While trying to placate allies on his right, Lincoln also works on Thaddeus Stevens (Tommy Lee Jones) to secure liberal Republican votes on his left. Stevens, head of the House Ways and Means Committee, is an ardent, outspoken abolitionist who thinks Lincoln is timid, and not moving fast enough (a criticism Obama has repeatedly gotten from the left, though he has done more for social progress than any president we've had in four decades).
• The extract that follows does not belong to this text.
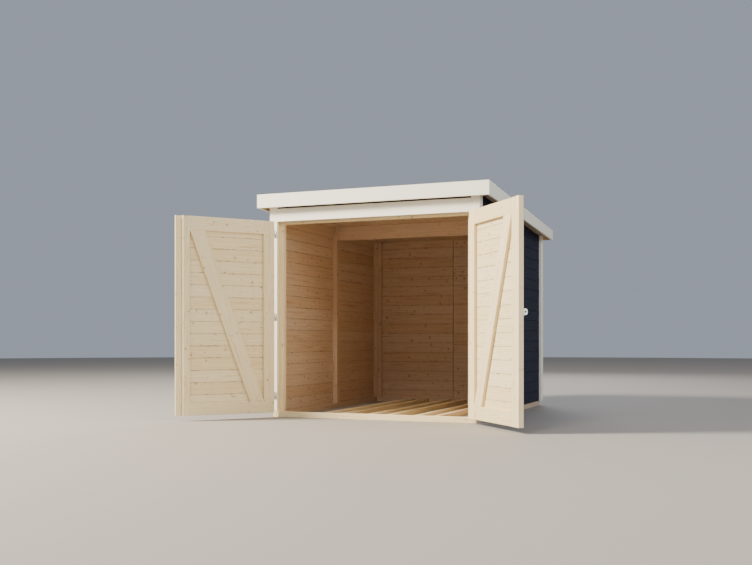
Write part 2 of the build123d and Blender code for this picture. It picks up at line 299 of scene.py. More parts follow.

Throughout the movie, Lincoln engages in the kind of tactics that lead faux populists to see all politicians as a morally inferior, self-serving breed:  he obscures important life-and-death information (about his stalling the Civil War peace process) from friend and foe alike while paid surrogates alternately issue threats and offer plum appointments to representatives to secure their votes

Undoubtedly, some politicians have little or no concern for the human condition, but all politicians are not created equal. "Lincoln" shows an exceptional leader performing a very delicate dance (under tremendous pressure) among competing interests for the greater good of humanity.    

And though ending slavery - like creating a national healthcare system - was an urgent moral imperative, Lincoln (and Obama) had to overcome hardcore obstructionism from congressional reactionaries backed by powerful and parasitic economic interests. In both cases, Americans a century-and-a half removed from these battles will scratch their heads and wonder "What the hell took us so long?"